What flooring?

You can keep it as just dirt for a bit, but the poop will start to build up and then you'll want some bedding.

My primary bedding for the coop is coarse-flake pine shavings but I also use a bit of pine straw, dried lawn clippings, and occasionally straw.

My primary litter for the run is pine straw -- because it's free for the raking on my property and because the place where the run is has to go back to grass once the Chicken Palace is finished. I have wood chips waiting to use in there once they destroy the grass.
 
You can keep it as just dirt for a bit, but the poop will start to build up and then you'll want some bedding.

My primary bedding for the coop is coarse-flake pine shavings but I also use a bit of pine straw, dried lawn clippings, and occasionally straw.

My primary litter for the run is pine straw -- because it's free for the raking on my property and because the place where the run is has to go back to grass once the Chicken Palace is finished. I have wood chips waiting to use in there once they destroy the grass.
I actually have pine shavings. I heard that you can just keep adding more and more and never have to remove the old pine shavings. Is that true?
 
I actually have pine shavings. I heard that you can just keep adding more and more and never have to remove the old pine shavings. Is that true?

Some people do manage to achieve the perfect balance of poop, litter, and moisture to create compost conditions that break everything down at the perfect rate.

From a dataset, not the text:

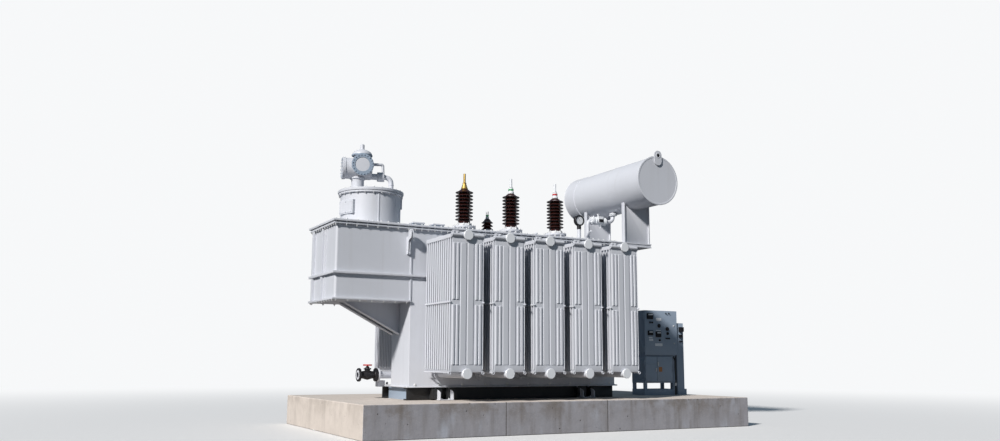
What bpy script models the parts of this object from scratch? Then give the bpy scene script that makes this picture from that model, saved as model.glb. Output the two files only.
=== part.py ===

I wouldn't actually want to myself because I want to be able to harvest compost for my garden. :)
 
My coop(s) - both of them - are above sandy clay - or clayey sand, with the ground sloped away to encourage drainage. Doesn't take long for the poop to accumulate. I use leaf litter (free from my acres) to deep litter/slow compost. Same in the run.

In my raised coop (one of the two), I use the same - plus straw in the nesting boxes) as deep bedding - which eventually joins the deep litter on the floor, once a season or so.
 
Some people do manage to achieve the perfect balance of poop, litter, and moisture to create compost conditions that break everything down at the perfect rate.

I wouldn't actually want to myself because I want to be able to harvest compost for my garden. :)
I have been adding more shavings every week for a month now and it has been working out well. They just keep turning into soil and then the shavings on top turn into soil and so on.